A Comparative Study of CNN Optimization Methods for Edge AI: Exploring the Role of Early Exits

April 16, 2026 · Grace Period · + Add venue

Authors Nekane Fernandez, Ivan Valdes, Steven Van Vaerenbergh, Idoia de la Iglesia, Julen Arratibel arXiv ID 2604.14789 Category cs.AI: Artificial Intelligence Citations 0

Abstract

Deploying deep neural networks on edge devices requires balancing accuracy, latency, and resource constraints under realistic execution conditions. To fit models within these constraints, two broad strategies have emerged: static compression techniques such as pruning and quantization, which permanently reduce model size, and dynamic approaches such as early-exit mechanisms, which adapt computational cost at runtime. While both families are widely studied in isolation, they are rarely compared under identical conditions on physical hardware.
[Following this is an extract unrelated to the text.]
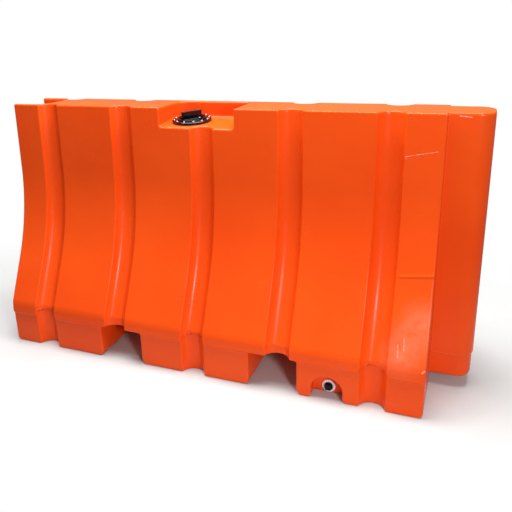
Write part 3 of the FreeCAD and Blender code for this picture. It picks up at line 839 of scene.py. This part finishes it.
def pale_floor():
    """Pale matt studio floor: near white, with a faint mottle and a fine grain, fading into the surround.

    The fade is a clear share that grows from the barrier outwards, so the ground shows only as a soft shadow.
    """
    material, tree, shader, place = new_material("pale floor")
    mottle = noise(tree, place, 3.0, 4.0)
    tree.links.new(ramp(tree, mottle, [(0.3, srgb("#C2C2C1")), (0.7, srgb("#CACAC9"))]),
                   shader.inputs["Base Color"])
    tree.links.new(ramp(tree, mottle, [(0.3, 0.62), (0.7, 0.74)]), shader.inputs["Roughness"])
    bumps(tree, shader, [(noise(tree, place, 300.0, 2.0), 0.05, 0.0003)])
    shader.inputs["Specular IOR Level"].default_value = 0.1
    stretched = add(tree, "ShaderNodeMapping", {"Vector": place, "Scale": (0.5, 1, 1)}).outputs[0]
    away = add(tree, "ShaderNodeVectorMath", {0: stretched}, operation="LENGTH").outputs["Value"]
    solid = add(tree, "ShaderNodeMapRange", {"Value": away, "From Min": 0.35, "From Max": 1.3,
                "To Min": 1.0, "To Max": 0.0}, interpolation_type="SMOOTHSTEP").outputs[0]
    tree.links.new(solid, shader.inputs["Alpha"])
    return material


# ---------------------------------------------------------------- stage

# Soft lamps: name, place, target, width and depth in metres, and power in watts.
LAMPS = (("top", (-0.05, -0.05, 3.0), (-0.05, -0.049, 0.9), (3.0, 1.6), 200),
         ("key", (2.0, -2.4, 1.5), (0.15, -0.1, 0.5), (0.45, 0.45), 40))
WORLD_LIGHT = 0.2


def make_stage():
    """Pale floor, white surround and soft lamps."""
    floor = mesh_object("floor", [(-5, -5, 0), (5, -5, 0), (5, 5, 0), (-5, 5, 0)], [(0, 1, 2, 3)])
    floor.data.materials.append(pale_floor())
    world = bpy.data.worlds.new("studio")
    bpy.context.scene.world = world
    world.use_nodes = True
    tree = world.node_tree
    seen = add(tree, "ShaderNodeLightPath").outputs["Is Camera Ray"]
    strength = add(tree, "ShaderNodeMapRange", {"Value": seen, "To Min": WORLD_LIGHT,
                   "To Max": 1.0}).outputs[0]
    tree.links.new(strength, tree.nodes["Background"].inputs["Strength"])
    tree.nodes["Background"].inputs["Color"].default_value = (1, 1, 1, 1)
    for name, place, target, (width, depth), power in LAMPS:
        light = bpy.data.lights.new(name, "AREA")
        light.shape = "RECTANGLE"
        light.size, light.size_y = width, depth
        light.energy = power
        lamp = bpy.data.objects.new(name, light)
        lamp.location = place
        lamp.rotation_euler = (Vector(target) - Vector(place)).to_track_quat("-Z", "Y").to_euler()
        bpy.context.scene.collection.objects.link(lamp)
    bpy.context.scene.view_settings.view_transform = "Standard"


def make_camera():
    """The camera, a little above the top of the barrier and to its right."""
    azimuth, elevation, roll = math.radians(22.11), math.radians(18.65), math.radians(-2.105)
    back = Vector((math.sin(azimuth) * math.cos(elevation), -math.cos(azimuth) * math.cos(elevation),
                   math.sin(elevation)))
    right = Vector((math.cos(azimuth), math.sin(azimuth), 0))
    up = back.cross(right)
    right, up = (right * math.cos(roll) + up * math.sin(roll), up * math.cos(roll) - right * math.sin(roll))
    data = bpy.data.cameras.new("camera")
    camera = bpy.data.objects.new("camera", data)
    camera.matrix_world = Matrix((right, up, back)).transposed().to_4x4()
    camera.location = (0.93315, -2.18949, 1.38928)
    data.lens = 41.52
    data.shift_x = 0.0256
    data.shift_y = -0.0737
    bpy.context.scene.collection.objects.link(camera)
    bpy.context.scene.camera = camera


# ---------------------------------------------------------------- putting it together

def finish_piece(obj, node, body, material):
    """Let a drawn piece stand in for its node, on the body that it moves with."""
    obj.data.materials.clear()
    obj.data.materials.append(material)
    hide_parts(node)
    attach(obj, body)


def paint(node, material):
    """Give a carried-over piece its material."""
    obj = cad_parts[node]
    obj.data.materials.clear()
    obj.data.materials.append(material)


make_camera()
make_stage()
nylon, steel, rubber = glossy_nylon(), turned_stainless(), black_rubber()

finish_piece(make_shell(), "barrier_shell", "barrier", rotomoulded_polyethylene())
finish_piece(make_ring(), "fill_port_ring", "barrier", nylon)
finish_piece(make_cap(), "fill_cap", "cap", nylon)
finish_piece(make_handle(), "fill_cap_handle", "cap", nylon)
finish_piece(make_bush(), "drain_bush", "barrier", natural_polyethylene())
finish_piece(make_plug(), "drain_plug", "plug", black_moulding())

group = fastener_group()
ring_places = [(SCREW_CIRCLE * math.cos(n * math.pi / 6), SCREW_CIRCLE * math.sin(n * math.pi / 6), RING_TOP)
               for n in range(12)]
turn = Matrix.Rotation(HANDLE_ANGLE, 3, "Z")
handle_places = [turn @ Vector((along, across, PLATE_TOP)) for along, across in HANDLE_SCREWS]
ring_screw = make_screw("ring_screw", *RING_SCREW)
plate_screw = make_screw("plate_screw", *PLATE_SCREW)
finish_piece(set_screws("port_screws", group, ring_screw, ring_places, 3, steel), "fill_port_screws",
             "barrier", steel)
finish_piece(set_screws("plate_screws", group, plate_screw, handle_places, 8, steel), "handle_screws",
             "cap", steel)

for node in ("fill_port_gasket", "fill_cap_seal", "drain_washer"):
    paint(node, rubber)
paint("fill_port_inserts", turned_brass())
This paper presents a unified deployment-oriented comparison of static compression and dynamic early-exit mechanisms, evaluated on real edge devices using ONNX based inference pipelines. Our results show that static and dynamic techniques offer fundamentally different trade-offs for edge deployment. While pruning and quantization deliver consistent memory footprint reduction, early-exit mechanisms enable input-adaptive computation savings that static methods cannot match. Their combination proves highly effective, simultaneously reducing inference latency and memory usage with minimal accuracy loss, expanding what is achievable at the edge.